Difficile à dire pour l’instant, puisque l’opération n’est pas finie. Le mouvement des enseignements d’une localité à une autre, la libération de tel fonctionnaire de son service, parce qu’il doit se substituer à tel autre dans telle ou telle tâche ; corriger des copies, faire un cours, …etc. Tout cela demande de l’argent. La logistique matérielle…Bref, rien n’est gratuit. Mais le plus important n’est pas la charge financière, mais le succès au bout de la mobilisation.
Est-ce que la grève n’a pas retardé votre plan d’action dans la restructuration ?
Evidemment ! Mais, pour nous, il fallait absolument faire face à ce couac. Le plus grand regret reste que cette grève nous a coûté beaucoup de temps. Nous aurions préféré consacrer cette mobilisation aux énormes chantiers en souffrance ! Mais bon !

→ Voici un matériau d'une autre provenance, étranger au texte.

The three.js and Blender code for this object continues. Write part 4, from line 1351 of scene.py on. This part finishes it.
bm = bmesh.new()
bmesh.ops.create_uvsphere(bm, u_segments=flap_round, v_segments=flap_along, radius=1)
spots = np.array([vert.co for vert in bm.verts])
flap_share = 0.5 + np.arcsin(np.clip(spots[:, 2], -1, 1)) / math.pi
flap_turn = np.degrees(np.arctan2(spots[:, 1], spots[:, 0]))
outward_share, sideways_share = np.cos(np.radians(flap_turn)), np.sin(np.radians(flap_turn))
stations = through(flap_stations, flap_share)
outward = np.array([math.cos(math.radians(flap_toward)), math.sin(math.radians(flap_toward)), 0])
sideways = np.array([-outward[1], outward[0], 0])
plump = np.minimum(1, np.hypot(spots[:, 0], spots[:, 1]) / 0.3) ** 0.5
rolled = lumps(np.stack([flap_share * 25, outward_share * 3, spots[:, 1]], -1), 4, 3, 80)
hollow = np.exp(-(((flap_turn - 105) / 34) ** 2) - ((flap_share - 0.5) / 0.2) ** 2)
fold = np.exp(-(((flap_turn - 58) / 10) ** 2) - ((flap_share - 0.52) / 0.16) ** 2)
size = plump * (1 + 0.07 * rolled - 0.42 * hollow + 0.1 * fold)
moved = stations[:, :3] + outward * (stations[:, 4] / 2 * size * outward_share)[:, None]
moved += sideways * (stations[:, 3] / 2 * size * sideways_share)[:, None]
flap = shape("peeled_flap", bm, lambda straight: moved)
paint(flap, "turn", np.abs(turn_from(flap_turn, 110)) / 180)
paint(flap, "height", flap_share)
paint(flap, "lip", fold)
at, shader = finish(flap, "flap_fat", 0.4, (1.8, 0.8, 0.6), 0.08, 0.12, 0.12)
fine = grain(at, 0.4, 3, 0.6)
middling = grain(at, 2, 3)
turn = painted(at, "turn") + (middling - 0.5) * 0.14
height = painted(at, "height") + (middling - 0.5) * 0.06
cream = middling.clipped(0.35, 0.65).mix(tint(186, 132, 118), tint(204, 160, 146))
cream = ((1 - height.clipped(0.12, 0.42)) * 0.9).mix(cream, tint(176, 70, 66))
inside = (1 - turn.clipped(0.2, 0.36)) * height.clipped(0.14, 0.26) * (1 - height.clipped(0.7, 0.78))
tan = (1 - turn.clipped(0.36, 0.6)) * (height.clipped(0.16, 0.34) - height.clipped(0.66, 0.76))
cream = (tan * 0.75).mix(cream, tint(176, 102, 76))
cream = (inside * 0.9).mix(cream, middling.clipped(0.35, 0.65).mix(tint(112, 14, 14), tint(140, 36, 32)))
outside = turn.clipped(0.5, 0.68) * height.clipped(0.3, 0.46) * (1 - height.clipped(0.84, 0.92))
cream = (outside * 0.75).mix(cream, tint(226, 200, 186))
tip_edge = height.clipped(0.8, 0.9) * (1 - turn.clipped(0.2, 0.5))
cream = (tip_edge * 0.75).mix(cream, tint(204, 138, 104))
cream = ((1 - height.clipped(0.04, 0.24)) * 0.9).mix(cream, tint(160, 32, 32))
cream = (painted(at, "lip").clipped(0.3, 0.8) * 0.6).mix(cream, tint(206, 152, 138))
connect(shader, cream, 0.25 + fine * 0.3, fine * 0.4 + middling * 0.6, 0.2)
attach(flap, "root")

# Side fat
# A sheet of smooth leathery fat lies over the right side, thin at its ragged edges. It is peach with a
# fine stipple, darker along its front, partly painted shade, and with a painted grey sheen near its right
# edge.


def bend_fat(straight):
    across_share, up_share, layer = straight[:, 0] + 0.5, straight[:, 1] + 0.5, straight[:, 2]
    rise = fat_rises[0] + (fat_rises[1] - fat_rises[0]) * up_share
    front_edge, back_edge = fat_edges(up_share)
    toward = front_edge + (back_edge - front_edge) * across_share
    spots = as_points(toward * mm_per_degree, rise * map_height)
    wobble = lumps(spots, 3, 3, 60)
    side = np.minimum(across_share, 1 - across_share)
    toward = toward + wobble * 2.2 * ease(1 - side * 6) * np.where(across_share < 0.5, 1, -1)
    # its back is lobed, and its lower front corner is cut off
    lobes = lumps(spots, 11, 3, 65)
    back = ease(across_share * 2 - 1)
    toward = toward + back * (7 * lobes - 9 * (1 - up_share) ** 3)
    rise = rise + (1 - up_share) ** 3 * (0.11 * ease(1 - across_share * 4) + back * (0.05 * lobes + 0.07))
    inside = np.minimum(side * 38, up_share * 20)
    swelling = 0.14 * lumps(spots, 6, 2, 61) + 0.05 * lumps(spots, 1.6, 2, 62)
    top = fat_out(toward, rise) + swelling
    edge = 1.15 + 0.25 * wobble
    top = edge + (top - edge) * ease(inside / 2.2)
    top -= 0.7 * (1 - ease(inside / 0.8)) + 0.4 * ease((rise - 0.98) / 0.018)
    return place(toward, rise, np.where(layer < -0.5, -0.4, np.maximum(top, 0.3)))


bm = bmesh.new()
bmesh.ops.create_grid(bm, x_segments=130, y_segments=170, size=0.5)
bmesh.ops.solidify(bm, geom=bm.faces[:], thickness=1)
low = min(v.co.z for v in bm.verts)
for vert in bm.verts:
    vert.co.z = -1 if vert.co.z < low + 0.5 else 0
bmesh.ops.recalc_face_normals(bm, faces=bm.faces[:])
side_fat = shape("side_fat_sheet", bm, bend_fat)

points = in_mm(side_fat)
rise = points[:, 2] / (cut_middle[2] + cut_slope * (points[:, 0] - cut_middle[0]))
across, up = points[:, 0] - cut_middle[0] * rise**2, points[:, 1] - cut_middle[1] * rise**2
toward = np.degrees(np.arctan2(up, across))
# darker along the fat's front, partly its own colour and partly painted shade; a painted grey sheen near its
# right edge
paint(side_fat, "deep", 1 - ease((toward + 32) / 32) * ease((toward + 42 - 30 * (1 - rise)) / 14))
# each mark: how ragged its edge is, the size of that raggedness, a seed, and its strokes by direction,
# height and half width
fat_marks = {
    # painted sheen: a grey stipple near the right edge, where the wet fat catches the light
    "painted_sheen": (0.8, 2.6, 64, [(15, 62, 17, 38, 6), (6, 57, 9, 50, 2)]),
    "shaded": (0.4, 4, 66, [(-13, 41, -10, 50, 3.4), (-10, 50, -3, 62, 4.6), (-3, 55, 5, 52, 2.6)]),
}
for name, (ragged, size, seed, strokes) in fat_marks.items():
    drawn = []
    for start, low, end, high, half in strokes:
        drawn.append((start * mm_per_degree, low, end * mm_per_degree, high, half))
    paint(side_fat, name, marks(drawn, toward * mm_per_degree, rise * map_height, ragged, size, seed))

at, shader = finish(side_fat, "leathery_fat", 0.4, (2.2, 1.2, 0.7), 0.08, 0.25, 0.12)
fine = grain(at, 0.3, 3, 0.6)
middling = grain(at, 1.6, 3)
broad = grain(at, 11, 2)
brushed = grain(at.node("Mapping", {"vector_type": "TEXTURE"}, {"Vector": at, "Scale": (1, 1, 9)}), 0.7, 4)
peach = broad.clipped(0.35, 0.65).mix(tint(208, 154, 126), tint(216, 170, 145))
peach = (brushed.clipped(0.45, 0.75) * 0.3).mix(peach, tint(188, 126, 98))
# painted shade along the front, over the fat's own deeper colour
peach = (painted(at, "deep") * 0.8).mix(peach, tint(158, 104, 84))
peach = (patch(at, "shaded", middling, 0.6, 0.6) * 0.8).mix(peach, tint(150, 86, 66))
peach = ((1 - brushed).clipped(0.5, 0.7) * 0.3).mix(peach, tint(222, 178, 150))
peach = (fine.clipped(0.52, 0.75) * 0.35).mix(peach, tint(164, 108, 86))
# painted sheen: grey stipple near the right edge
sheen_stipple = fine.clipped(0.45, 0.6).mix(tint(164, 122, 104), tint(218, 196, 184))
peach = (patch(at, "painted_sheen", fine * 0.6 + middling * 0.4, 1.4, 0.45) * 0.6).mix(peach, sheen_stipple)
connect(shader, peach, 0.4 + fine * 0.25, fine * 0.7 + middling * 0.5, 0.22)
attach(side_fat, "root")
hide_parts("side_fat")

De quels soutiens avez-vous bénéficié ?
En tout premier lieu, de celui du président de la République. Puis l’Association des parents d’élèves. Mobilisés, puisque comprenant les enjeux, ces derniers venaient nous voir à tout moment. Ils ont même servi de médiateurs entre nous et le syndicat. Nous avons même vu des parents aller dans des établissements parler aux élèves, attirer l’attention sur les méfaits de telle et telle chose. Qu’ils trouvent ici l’expression de ma reconnaissance. Et à l’avenir, il me paraît important que le bureau des parents d’élèves soit associé à toutes les initiatives. Enfin, les enseignants eux-mêmes. Nombre d’entre eux se sont mis à nos côtés. Non qu’ils ne soient pas intéressés ou préoccupés par l’amélioration de leur mieux-être matériel ou de l’augmentation de leur salaire, mais parce qu’ils étaient conscients que le tout était lié. Que la régularité dans l’enseignement, que les promotions mérités, que l’élaboration d’un programme scolaire bien réfléchi, participent à leur image propre. Et qu’une fois tout cela acquis, tout le monde sera plus sensible à leur sort. On a même constaté que certains professeurs qui avaient pris le train de la grève avaient fait marche arrière. Je dis tout de même que ce départ en grève, si légitime soit-il, souffrait de manque de clarté dans les revendications des leaders. Disons les choses, telles qu’elles sont ! Or ce à quoi nous nous attelons aujourd’hui, c’est de remettre sur pied une chape en perdition. L’avenir de nos futurs cadres et dirigeants. Nous souhaitons que ces derniers ne soient pas victimes d’une quelconque lacune lorsqu’ils décident de se rendre à l’étranger pour poursuivre des études. Que ceux qui fréquentent nos écoles aient le niveau qu’il faut, et puissent postuler à toutes les fonctions, et nationales et internationales. Et ça, ça ne peut s’obtenir qu’avec une école, un système éducatif digne de ce nom.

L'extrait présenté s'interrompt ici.